In my short experience I have found that accountability is a problem with the nonprofit rescues. At the end of my first puppy foster I was so bonded with one I literally could not let her go. She had become my emotional support dog who had been changing me. Nobody told me about the end of the fostering and the emotions of giving the dog away. At 9 weeks I was told to take the pup to PetSmart and meet a person there who will try to get her adopted. They knew how much I wanted to adopt her and the reasons why. I already adopted my Nyles from them and there was plenty of room ect. so I thought for sure I’d get her. I didn’t want to take her anywhere to get adopted. I pleaded with them but to no avail. The stress , anxiety, fear, ect were high and I panicked and said I’m going to keep her. They showed up with the police who eventually said that this was a civil matter and they left and I kept the pup. After 2 days my reasoning and conscious spurred me to re turn the pup. What the rescue did after that was dispicable. The founder of the rescue told people that I tried to steal the puppy. She kicked me out of the group and blocked me.

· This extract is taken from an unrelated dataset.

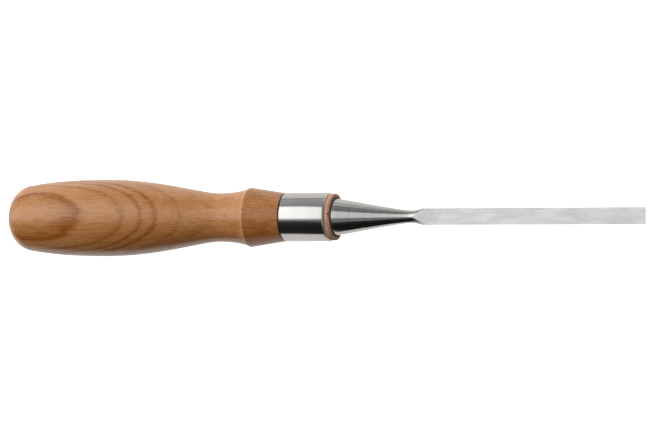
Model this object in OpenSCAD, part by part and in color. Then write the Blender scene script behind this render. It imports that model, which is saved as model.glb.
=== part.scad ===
// Narrow bench chisel: turned handle with a steel ferrule, a leather shock washer,
// and one forging that holds the tang, the conical bolster and the bevel-edged blade.
//
// The tool's axis is X, with +X towards the cutting edge. The flat back of the blade
// faces +Z. The origin is on the axis, in the middle of the ferrule.

/* [Handle] */
// Length of the handle, from its butt to its front face
handle_len = 130.4; // [105:0.1:160]
// Distance from the butt to the shoulder, where the domed end becomes the side
shoulder_x = 8.8; // [6:0.1:14]
// Diameter at the shoulder
shoulder_d = 25.2; // [20:0.1:32]
// Slope of the side at the shoulder, in degrees
shoulder_slope = 8.5; // [2:0.5:14]
// Distance from the butt to the fullest point of the belly
belly_x = 39.4; // [30:0.1:50]
// Diameter of the belly
belly_d = 29.3; // [24:0.1:36]
// Distance from the front face back to the middle of the waist
waist_x = 44.7; // [40:0.1:55]
// Diameter of the waist
waist_d = 18.4; // [14:0.1:24]
// Distance from the front face back to the crest of the collar
crest_x = 32; // [26:0.1:38]
// Diameter of the crest of the collar
crest_d = 22.5; // [19:0.1:28]
// Slope at which the waist rises to the crest, in degrees
crest_slope = 25.5; // [10:0.5:35]
// How far the wood lies below the ferrule's surface where the two meet
collar_inset = 0.1; // [0:0.05:0.5]

/* [Ferrule] */
// Length of the ferrule
ferrule_len = 17.8; // [12:0.1:24]
// Outside diameter of the ferrule
ferrule_d = 18.3; // [16:0.1:21]
// Wall of the ferrule
ferrule_wall = 1; // [0.6:0.1:1.6]
// Rounding of the ferrule's front edge
ferrule_front_r = 0.5; // [0.2:0.05:0.6]
// Rounding of the ferrule's rear edge
ferrule_rear_r = 0.15; // [0.05:0.05:0.4]

/* [Leather washer] */
// Thickness of the washer
washer_t = 2.1; // [1:0.1:4]
// How far the washer's rim lies inside the ferrule's surface
washer_inset = 0.35; // [0:0.05:1]
// Gap between the corners of the tang and the washer's hole
washer_gap = 0.15; // [0.05:0.05:0.5]

/* [Bolster] */
// Length of the bolster, from its seat to the narrowest point of the neck
bolster_len = 29.7; // [24:0.1:40]
// Diameter of the bolster at its seat
bolster_d = 14; // [11:0.1:16]
// Slope of the bolster at its seat, in degrees
bolster_slope = 9.2; // [6:0.1:11]
// Diameter of the neck
neck_d = 4.72; // [4:0.01:6]
// Radius of the flare from the neck into the blade
flare_r = 13; // [6:0.1:20]

/* [Blade] */
// Length of the blade, from the neck to the cutting edge
blade_len = 91.6; // [60:0.1:140]
// Width of the blade at the cutting edge
edge_w = 6.35; // [4:0.05:12]
// How much narrower the blade is beside the neck
narrowing = 0.15; // [0:0.05:0.4]
// Height of the flat back over the top of the neck, and of the neck over the underside
back_rise = 0.09; // [0.02:0.01:0.4]
// Thickness of the blade at the heel of the cutting bevel
edge_t = 3.2; // [2:0.1:4.4]
// Height of the square sides over the side bevels, at the heel of the cutting bevel
side_land = 1.3; // [0.3:0.1:1.9]
// Slope of the side bevels, in degrees from the back
side_bevel = 50; // [30:1:65]
// Slope of the cutting bevel, in degrees from the back
cutting_bevel = 25; // [20:1:35]

/* [Tang] */
// Length of the tang behind the bolster's seat
tang_len = 64; // [40:0.5:80]
// Side of the square tang at the bolster
tang_root = 6.2; // [4:0.1:8]
// Side of the square tang at its end
tang_end = 3.2; // [2:0.1:4]
// How deep the corners of the tang bite into the wood
tang_bite = 0.1; // [0.05:0.05:0.3]
// Depth of the handle's bore beyond the end of the tang
bore_extra = 3; // [1:0.5:10]

/* [Hidden] */
$fn = 96;
// Steps along each curve of a turned outline
curve_steps = 14;
// Steps along a rounded edge
edge_steps = 6;
// How far a cutting solid runs past the material that it cuts
past = 10;
// How far the blade's bar laps behind the neck
lap = 1;

front_x = ferrule_len / 2;
rear_x = -ferrule_len / 2;
butt_x = front_x - handle_len;
spigot_r = ferrule_d / 2 - ferrule_wall;
collar_end_r = ferrule_d / 2 - collar_inset;
washer_r = ferrule_d / 2 - washer_inset;
seat_x = front_x + washer_t;
neck_x = seat_x + bolster_len;
edge_x = neck_x + blade_len;
back_z = neck_d / 2 + back_rise;
root_t = 2 * back_z;
land_w = edge_w - 2 * (edge_t - side_land) / tan(side_bevel);

// How far the control points of each curve reach, as shares of the stretch they shape
dome_full = 0.8;
dome_corner = 0.29;
side_start = 0.14;
side_full = 0.61;
belly_full = 0.47;
waist_full = 0.17;
cove_full = 0.54;
cove_end = 0.12;
bolster_start = 0.2;
neck_full = 0.13;

// Half the diagonal of the tang at a distance x in front of its end
function tang_corner(x) =
    (tang_end + (tang_root - tang_end) * x / tang_len) / sqrt(2);

// Points [along, radius] of a cubic curve from a to d, with control points b and c
function curve(a, b, c, d, steps = curve_steps) = [
    for (i = [1 : steps])
        let (t = i / steps, s = 1 - t)
            s * s * s * a + 3 * s * s * t * b + 3 * s * t * t * c + t * t * t * d
];

// Points of an arc about centre c, from angle a0 to a1, with 0 degrees along the axis
function arc(c, r, a0, a1, steps = edge_steps) = [
    for (i = [0 : steps])
        let (a = a0 + (a1 - a0) * i / steps)
            c + r * [cos(a), sin(a)]
];

// A solid of revolution about X, from points [along, radius]
module turned(points)
    rotate([0, 90, 0])
        rotate_extrude()
            polygon([for (p = points) [p[1], p[0]]]);

module handle() {
    butt = [butt_x, 0];
    shoulder = [butt_x + shoulder_x, shoulder_d / 2];
    belly = [butt_x + belly_x, belly_d / 2];
    waist = [front_x - waist_x, waist_d / 2];
    crest = [front_x - crest_x, crest_d / 2];
    side = [cos(shoulder_slope), sin(shoulder_slope)];
    rise = [1, tan(crest_slope)];
    side_run = belly_x - shoulder_x;
    belly_run = waist[0] - belly[0];
    cove_run = crest[0] - waist[0];
    bore_x = seat_x - tang_len - bore_extra;
    mouth_r = tang_corner(tang_len - washer_t) - tang_bite;
    end_r = tang_corner(-bore_extra) - tang_bite;

    color("peru")
        difference() {
            turned(concat(
                [butt],
                curve(butt, butt + [0, dome_full * shoulder[1]],
                      shoulder - dome_corner * shoulder_x * side, shoulder),
                curve(shoulder, shoulder + side_start * side_run * side,
                      belly - [side_full * side_run, 0], belly),
                curve(belly, belly + [belly_full * belly_run, 0],
                      waist - [waist_full * belly_run, 0], waist),
                curve(waist, waist + [cove_full * cove_run, 0],
                      crest - cove_end * cove_run * rise, crest),
                [[rear_x, collar_end_r], [rear_x, spigot_r],
                 [front_x, spigot_r], [front_x, 0]]
            ));
            translate([bore_x, 0, 0])
                rotate([0, 90, 0])
                    cylinder(h = front_x - bore_x, r1 = end_r, r2 = mouth_r);
        }
}

module ferrule() {
    r = ferrule_d / 2;
    color("silver")
        turned(concat(
            [[rear_x, spigot_r]],
            arc([rear_x + ferrule_rear_r, r - ferrule_rear_r], ferrule_rear_r, 180, 90),
            arc([front_x - ferrule_front_r, r - ferrule_front_r], ferrule_front_r, 90, 0),
            [[front_x, spigot_r]]
        ));
}

module leather_washer() {
    hole_r = tang_corner(tang_len) + washer_gap;
    color("rosybrown")
        translate([front_x, 0, 0])
            rotate([0, 90, 0])
                difference() {
                    cylinder(h = washer_t, r = washer_r);
                    translate([0, 0, -past])
                        cylinder(h = washer_t + 2 * past, r = hole_r);
                }
}

// Tapered square tang, from the end in the handle to the bolster's seat
module tang() {
    outline = [[0, -tang_end / 2], [tang_len, -tang_root / 2],
               [tang_len, tang_root / 2], [0, tang_end / 2]];
    translate([seat_x - tang_len, 0, 0])
        intersection() {
            linear_extrude(tang_root, center = true) polygon(outline);
            rotate([90, 0, 0]) linear_extrude(tang_root, center = true) polygon(outline);
        }
}

// Conical bolster, neck and flare, then a plain cylinder that the blade is cut from
module turned_steel() {
    seat = [seat_x, bolster_d / 2];
    neck = [neck_x, neck_d / 2];
    fall = [1, -tan(bolster_slope)];
    blank_r = norm([edge_w, root_t]);
    flare_a = acos(1 - (blank_r - neck[1]) / flare_r);
    turned(concat(
        [[seat_x, 0], seat],
        curve(seat, seat + bolster_start * bolster_len * fall,
              neck - [neck_full * bolster_len, 0], neck),
        [for (i = [1 : curve_steps])
            let (a = flare_a * i / curve_steps)
                neck + flare_r * [sin(a), 1 - cos(a)]],
        [[edge_x + past, blank_r], [edge_x + past, 0]]
    ));
}

// The bar with flat faces that bounds the blade, beside everything behind the neck
module blade_bounds() {
    reach = edge_w + 2 * past;
    side_a = atan(narrowing / 2 / blade_len);
    under_a = atan((root_t - edge_t) / blade_len);
    cut_len = blade_len + 2 * past;
    translate([seat_x, -bolster_d, -bolster_d])
        cube([bolster_len, 2 * bolster_d, 2 * bolster_d]);
    difference() {
        translate([neck_x - lap, -reach / 2, back_z - reach])
            cube([blade_len + lap, reach, reach]);
        // Both sides, which taper towards the neck
        for (s = [-1, 1])
            translate([edge_x, s * edge_w / 2, 0])
                rotate([0, 0, s * side_a])
                    translate([past - cut_len, (s - 1) / 2 * reach, -reach])
                        cube([cut_len, reach, 2 * reach]);
        // The underside, which tapers towards the edge, and its two side bevels
        translate([edge_x, 0, back_z - edge_t])
            rotate([0, -under_a, 0])
                for (s = [-1, 0, 1])
                    translate([past - cut_len, s * land_w / 2, 0])
                        rotate([s * side_bevel, 0, 0])
                            translate([0, -reach, -reach])
                                cube([cut_len, 2 * reach, reach]);
        // The cutting bevel
        translate([edge_x, 0, back_z])
            rotate([0, -cutting_bevel, 0])
                translate([-reach, -reach, -reach])
                    cube([2 * reach, 2 * reach, reach]);
    }
}

module blade()
    color("lightsteelblue") {
        tang();
        intersection() {
            turned_steel();
            blade_bounds();
        }
    }

handle();
ferrule();
leather_washer();
blade();
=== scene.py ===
"""Bench chisel: turned handle, steel ferrule, leather washer and forged blade.

Shapes are in metres, in the frame of the CAD model: +X runs along the tool's axis to the
cutting edge, and the blade's flat back faces +Z. The materials count in millimetres. Sizes
in the helpers below that have no unit are shares of a length.
"""
from math import acos, atan, atan2, cos, pi, radians, sin, tan

import bpy
from bpy.props import FloatProperty, FloatVectorProperty, PointerProperty
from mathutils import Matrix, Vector


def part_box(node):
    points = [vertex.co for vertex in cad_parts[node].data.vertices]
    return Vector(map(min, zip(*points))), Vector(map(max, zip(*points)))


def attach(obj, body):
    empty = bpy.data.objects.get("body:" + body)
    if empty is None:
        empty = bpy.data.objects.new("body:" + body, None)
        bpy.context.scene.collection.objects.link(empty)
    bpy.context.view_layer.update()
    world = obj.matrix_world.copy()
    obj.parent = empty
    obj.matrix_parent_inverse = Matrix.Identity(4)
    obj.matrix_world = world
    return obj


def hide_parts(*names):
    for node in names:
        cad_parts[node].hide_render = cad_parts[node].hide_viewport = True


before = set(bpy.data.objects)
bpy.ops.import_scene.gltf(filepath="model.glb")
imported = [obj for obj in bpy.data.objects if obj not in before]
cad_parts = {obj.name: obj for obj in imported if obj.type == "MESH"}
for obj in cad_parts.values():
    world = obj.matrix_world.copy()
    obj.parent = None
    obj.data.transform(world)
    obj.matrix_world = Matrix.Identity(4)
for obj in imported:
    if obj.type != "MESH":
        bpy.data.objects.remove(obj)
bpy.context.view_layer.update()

bl_info = {
    "name": "Bench Chisel",
    "version": (1, 0, 0),
    "blender": (4, 5, 0),
    "location": "View3D > Sidebar > Chisel",
    "description": "Builds a narrow bench chisel and its studio, piece by piece",
    "category": "Object",
}

MM = 0.001
HANDLE_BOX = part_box("handle")
FERRULE_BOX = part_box("ferrule")
WASHER_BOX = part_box("leather_washer")
BLADE_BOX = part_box("blade")

AROUND = 144                 # faces round a turned piece
X_AXIS = Vector((1, 0, 0))
DOUBLED = 0.002 * MM         # points closer than this are one point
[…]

The puppy got adopted 2 days later. The founder told the new family that I tried to steal the puppy so they didn’t post a picture of them on their site. I went to other pet sites to try to find my foster puppy and the new family. I wanted them to know that I didn’t try to steal the puppy and that my family are good people who only want to stay in touch and maybe have play dates with our Nyles. The founder of the rescue has long a long reach and immediately comments on my post “you tried to steal Daphne” and then deletes my post and blocks me from THAT room. She is a mean spirited person. The emotions are unbelievability raw and I can find no recourse at all. Unbelievably frustrating. I’m a 60 yr old disabled vet who doesnt give much of a crap anymore since this…….street justice is still an option. She has been very cruel. She messaged my wife saying that I am a theif and that I use my Veterans disability status to steal. She went on like a child saying disparaging things about me. I have all the messages saved. I’ve been blackballed and cast out.
I would have thought that an organization that is known for how much they care about animals and know how strong the feelings can be after 8 weeks raising a puppy from 5 days old and have a much better approach to dealing with those of us who have had a hard time of letting go of our foster pups instead of going all dysfunctional on us. I continue to search for Daphne.